Scotland holds power and leadership in its renewables: carbon capture is a distraction
We note that the Scottish government itself in an Update on Scotland’s renewables and wind power potential written on November 14 2023 details the enormous renewable potential of Scotland, punching way above its weight compared to the rest of Britain or even Europe, stating in summary : ‘Scotland has enormous strengths and huge potential in renewable electricity generation, and in particular wind power. With the right support in place, renewables and wind power will drive decarbonisation and sustainable, low carbon economic growth in support of Scotland’s transition to Net Zero.’
The same article states: ‘Expanding onshore and offshore wind in Scotland could also have substantial economic benefits. In recent analysis, estimates that renewable electricity production could support over 33,000 direct and indirect jobs by 2030 and generate £4.2bn GVA. Over 28,000 of these jobs and £3.6bn in GVA are from onshore and offshore wind.’
It would seem that Scotland does not need gas plants with or without so-called carbon capture.
Similarly, on the website Scotland.org in an article in February this year, the renewable potential of Scotland is detailed and extolled. Gas plants and carbon capture get no mention at all.

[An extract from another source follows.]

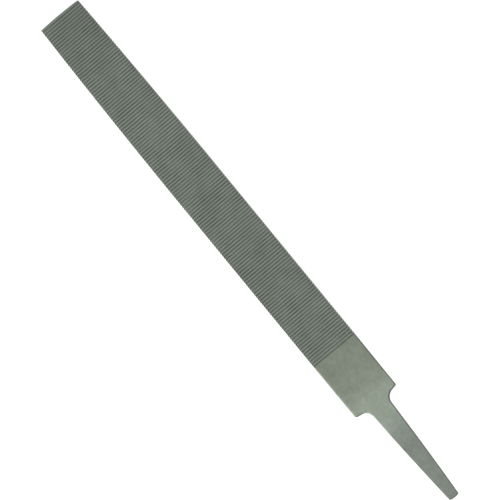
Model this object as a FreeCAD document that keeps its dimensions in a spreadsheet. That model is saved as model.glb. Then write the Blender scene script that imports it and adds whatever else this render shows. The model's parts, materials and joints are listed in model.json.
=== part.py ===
import FreeCAD, Part

import math
import os

import Sketcher
from FreeCAD import Vector

# A bare engineer's flat file: one bar of hardened steel that carries a toothed blade, an uncut
# heel, two shoulders and a tapering tang for a handle. X runs along the file with the tip at +X
# and the tang at -X, Y runs across it, and the sketches have their origin on the centre line, at
# the shoulders and halfway through the thickness. The finished body lies flat on Z = 0.

# Driving dimensions, in millimetres unless the name says degrees.
DIMENSIONS = {
    # blade, from the shoulders to the tip
    "blade_length": 250,
    "blade_thickness": 6,
    "crest_width": 26.5,
    "heel_width": 26.1,
    "shoulder_width": 25.8,
    # the edges and the faces curve in over these last stretches, by this much a side at the tip
    "edge_taper_length": 108,
    "edge_drop": 1.2,
    "face_taper_length": 150,
    "face_drop": 0.9,
    "tip_crown": 0.35,
    "tip_corner_radius": 0.3,
    "tip_bevel_length": 0.8,
    "tip_bevel_depth": 0.3,
    # shoulders and tang
    "shoulder_slant_degrees": 9,
    "shoulder_fillet": 5.2,
    "tang_length": 62,
    "tang_root_width": 11.4,
    "tang_end_width": 5.3,
    "tang_side_radius": 1600,
    "tang_end_thickness": 3.8,
    "tang_end_crown": 0.35,
    "tang_corner_radius": 0.45,
    "thinning_start": 6,
    "thinning_radius": 600,
    "broken_edge": 0.25,
    # single-cut teeth, straight across: the cutting faces look towards the tip
    "face_tooth_start": 32.45,
    "edge_tooth_start": 32.57,
    "tooth_pitch": 1.5726,
    "tooth_count": 138,
    "tooth_land": 0.08,
    "cutting_rake_degrees": 12,
    "face_tooth_depth": 0.48,
    "edge_tooth_depth": 0.3,
    "gullet_radius": 0.1,
    # stock left round the bar for the profile cuts, and how far a gullet cutter stands proud
    "rough_stock": 2,
    "overcut": 0.02,
}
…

In view, therefore, of the likely bias introduced by effective self-interested lobbying by both SSE and Equinor, the dearth of independent advice, and in the context of a Scotland moving into the fossil free era holding extremely strong cards, we ask the Scottish government to have a sensible rethink of Peterhead gas plant and carbon capture facility as it is likely to be a very, very expensive red herring in what otherwise appears to be Scotland’s sensible energy mix for the 21st century.